Il primo gruppo di richiedenti asilo selezionati in Italia è partito dal porto di Lampedusa e sta per raggiungere Shengjin, in Albania, come parte di un progetto congiunto tra i due Paesi. L’iniziativa rappresenta una svolta significativa nella gestione del flusso migratorio verso l’Europa, coinvolgendo persone che, secondo le leggi italiane, hanno scarse possibilità di ottenere asilo. Questo progetto è il frutto dell’accordo stipulato nel 2023 tra Italia e Albania per trasferire temporaneamente migranti in un Paese extra-UE, in attesa dell’esito delle loro domande d’asilo.

I migranti, principalmente uomini adulti e senza legami familiari, provengono da Paesi che l’Italia considera sicuri e sono stati individuati dopo essere stati intercettati dalle motovedette italiane. Attualmente, stanno viaggiando a bordo della nave militare Libra, già nota per aver preso parte a controversi episodi di salvataggio in mare nel 2013, quando non rispose a una richiesta di soccorso di naufraghi siriani. La nave è ora adibita a “hub” galleggiante per la gestione dei migranti diretti in Albania, con l’arrivo previsto al porto di Shengjin entro un paio di giorni.

A Shengjin, il primo dei due centri costruiti appositamente per questo scopo si estende su una superficie di 3.500 metri quadrati ed è presidiato da forze di sicurezza italiane. Qui, i migranti verranno accolti e sottoposti a identificazione, screening sanitario e riforniti di abbigliamento e beni essenziali. Il loro tempo di permanenza in questo centro sarà breve: si prevede infatti che l’intero processo di accoglienza, domanda d’asilo e preparazione al trasferimento verso il secondo centro, situato a Gjader, avverrà in giornata.

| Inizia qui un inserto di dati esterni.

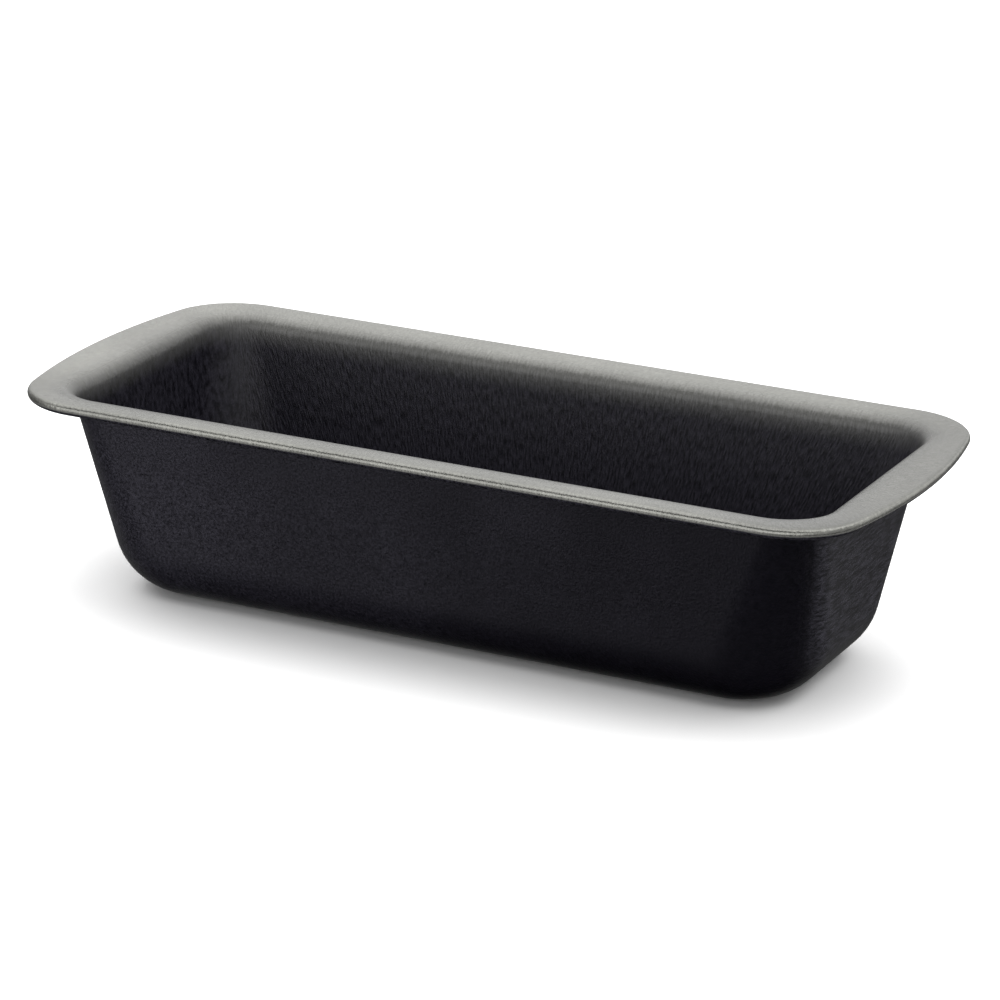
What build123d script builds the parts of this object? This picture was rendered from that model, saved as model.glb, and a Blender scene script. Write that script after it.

Il secondo centro, costruito su una collina a circa 20 chilometri da Shengjin, è destinato a ospitare fino a 400 richiedenti asilo. L’area, un ex sito militare dell’aeronautica albanese, è stata riconvertita dall’esercito italiano. Il complesso è diviso in tre settori principali: il primo è dedicato ai richiedenti asilo, con camere climatizzate da quattro letti e spazi comuni per consumare i pasti. La permanenza qui non supererà le quattro settimane, periodo massimo previsto dalla procedura accelerata per la valutazione delle richieste d’asilo. Al termine di questo periodo, se la richiesta viene accolta, i migranti potranno entrare legalmente in Italia, altrimenti verrà emesso un decreto di espulsione.

Il secondo settore del centro è destinato a chi, avendo ottenuto il diniego alla richiesta di asilo, è in attesa di essere rimpatriato. Si tratta di un’area fortemente sorvegliata, delimitata da barriere alte quattro metri e progettata per garantire la massima sicurezza. In questo spazio si terranno anche le udienze per la convalida dei rimpatri, che verranno svolte in remoto tramite un sistema di videoconferenze con le autorità giudiziarie italiane.

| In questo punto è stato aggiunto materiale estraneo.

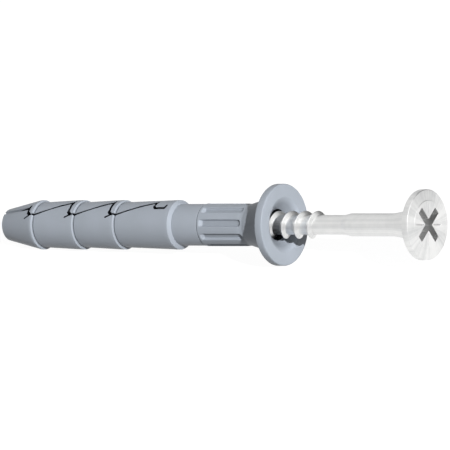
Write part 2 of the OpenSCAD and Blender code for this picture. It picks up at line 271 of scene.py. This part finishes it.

Il terzo settore del centro è una struttura detentiva con 20 posti, destinata a coloro che commettono reati durante la loro permanenza nei centri. Questa è la prima volta che l’Italia crea una struttura carceraria fuori dai propri confini nazionali, e ciò sottolinea la complessità del progetto. La responsabile del centro, Silvana Sergi, già direttrice del carcere di Regina Coeli, ha sottolineato le difficoltà di gestire un centro di accoglienza e un carcere in un Paese straniero, soprattutto in relazione al coordinamento con le autorità locali e internazionali.

L’intero esperimento rappresenta una novità anche sul piano legale, poiché l’Italia deve adeguarsi alle recenti sentenze della Corte Europea che impongono restrizioni sulla lista dei Paesi considerati sicuri. Questo aggiunge una sfida ulteriore alla gestione di migranti in transito verso l’Europa.

Il centro di Gjader è ancora in fase di espansione, con l’obiettivo di raddoppiare la capacità di accoglienza, portandola a circa 800 persone. Le autorità italiane e albanesi stanno ancora negoziando accordi per facilitare i rimpatri direttamente dall’Albania, ma la complessità della situazione richiede ancora tempo.

Questo progetto pone l’accento sulla necessità di nuove soluzioni per gestire l’immigrazione irregolare e ridurre la pressione sui confini dell’Europa, ma solleva anche numerosi interrogativi sull’efficacia di tali misure e sulle loro implicazioni per i diritti umani.